Song and Ermon called this SDE an variance preserving (VP) SDE. Then, the reverse sampling equation of DDPM can be written as an SDE via

\[\mathrm{d} \mathbf{x} = -\beta(t) \left[ \frac{\mathbf{x}}{2} + \nabla_{\mathbf{x}} \; p_t (\mathbf{x}) \right] \mathrm{d}t + \sqrt{\beta(t)} \mathrm{d} \bar{\mathbf{w}}\]

Again, the discretized iterative update rule can be obtained by considering $\mathrm{d} \mathbf{x} = \mathbf{x}(t) - \mathbf{x}(t - \Delta t)$ and $\mathrm{d} \bar{\mathbf{w}} = \mathbf{w} (t - \Delta t) - \mathbf{w}(t) = - \mathbf{z}(t)$:

\[\mathbf{x}(t - \Delta t) = \mathbf{x}(t) + \beta (t) \Delta t \left[ \frac{\mathbf{x}(t)}{2} + \nabla_{\mathbf{x}} \log p_t (\mathbf{x}(t)) \right] + \sqrt{\beta(t) \Delta t} \; \mathbf{z}(t)\]

Assuming that $\beta (t) \Delta t \ll 1$, it can be further rewritten as

\[\begin{aligned} \mathbf{x}(t-\Delta t) &= \mathbf{x}(t)\left[1 + \frac{\beta(t)\Delta t}{2} \right] + \beta(t)\Delta t \nabla_{\mathbf{x}} \log p_t(\mathbf{x}(t)) + \sqrt{\beta(t)\Delta t} \mathbf{z}(t) \\ &\approx \mathbf{x}(t)\left[1 + \frac{\beta(t)\Delta t}{2} \right] + \beta(t)\Delta t \nabla_{\mathbf{x}} \log p_t(\mathbf{x}(t)) + \color{blue}{ \tfrac{(\beta(t)\Delta t)^2}{2} \nabla_{\mathbf{x}} \log p_t(\mathbf{x}(t))} + \sqrt{\beta(t)\Delta t} \mathbf{z}(t) \\ &= \left[1 + \frac{\beta(t)\Delta t}{2} \right]\left( \mathbf{x}(t) + \beta(t)\Delta t \nabla_{\mathbf{x}} \log p_t(\mathbf{x}(t)) \right) + \sqrt{\beta(t)\Delta t} \mathbf{z}(t). \end{aligned}\]

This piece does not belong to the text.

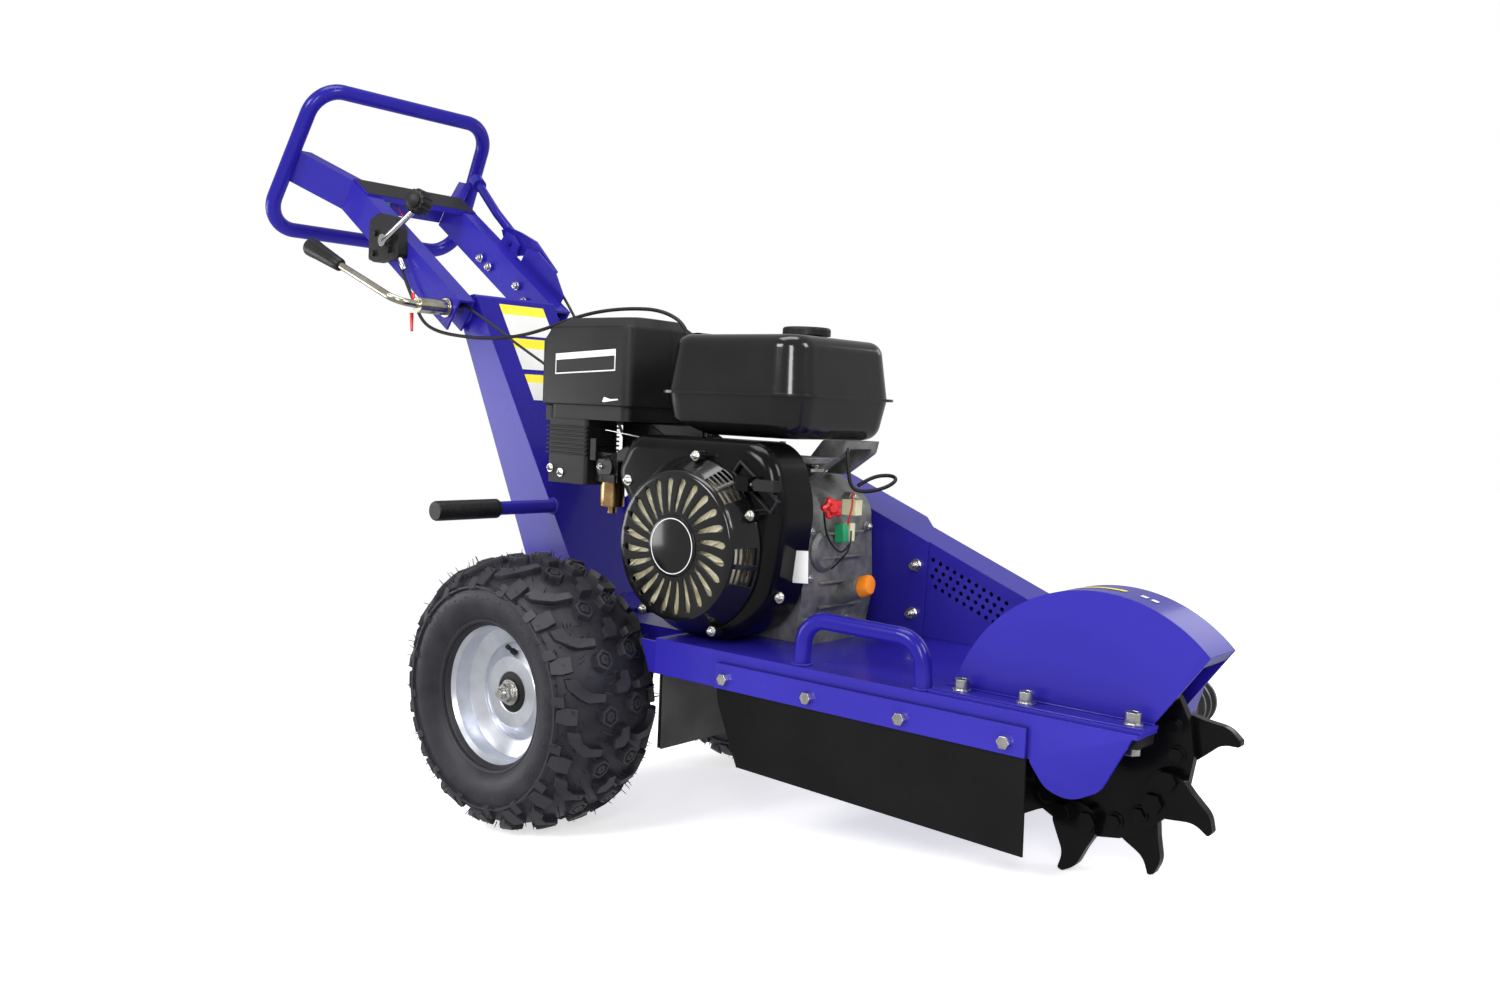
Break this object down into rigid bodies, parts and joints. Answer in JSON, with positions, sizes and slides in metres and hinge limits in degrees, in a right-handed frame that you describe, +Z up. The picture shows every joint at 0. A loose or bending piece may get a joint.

The discretization with $\mathbf{x}(t-\Delta t) = \mathbf{x}_{i-1}$, $\mathbf{x}(t) = \mathbf{x}_i$, and $\beta (t) \Delta t = \beta_i$ provides the following sampling rule:

\[\begin{align} \mathbf{x}_{i-1} &= (1+\frac{\beta_i}{2})\left[ \mathbf{x}_i + \frac{\beta_i}{2} \nabla_{\mathbf{x}} \log p_i(\mathbf{x}_i) \right] + \sqrt{\beta_i} \mathbf{z}_i \\ &\approx \frac{1}{\sqrt{1-\beta_i}} \left[ \mathbf{x}_i + \frac{\beta_i}{2} \nabla_{\mathbf{x}} \log p_i(\mathbf{x}_i) \right] + \sqrt{\beta_i} \mathbf{z}_i \end{align}\]

References

[1] Song et al., “Score-Based Generative Modeling through Stochastic Differential Equations” ICLR 2021 Oral..
[2] Chan et al., “Tutorial on Diffusion Models for Imaging and Vision”, arXiv:202403.18103
[3] Wikipedia, Euler-Maruyama method
[4] Chen et al., “Neural Ordinary Differential Equations”, NeurIPS 2018
[5] Pierzchlewicz, Paweł A. (Jul 2022). Langevin Monte Carlo: Sampling using Langevin Dynamics. Perceptron.blog.
[6] Särkkä, Simo and Solin, Arno, “Applied Stochastic Differential Equations”, Cambridge University Press, 2019.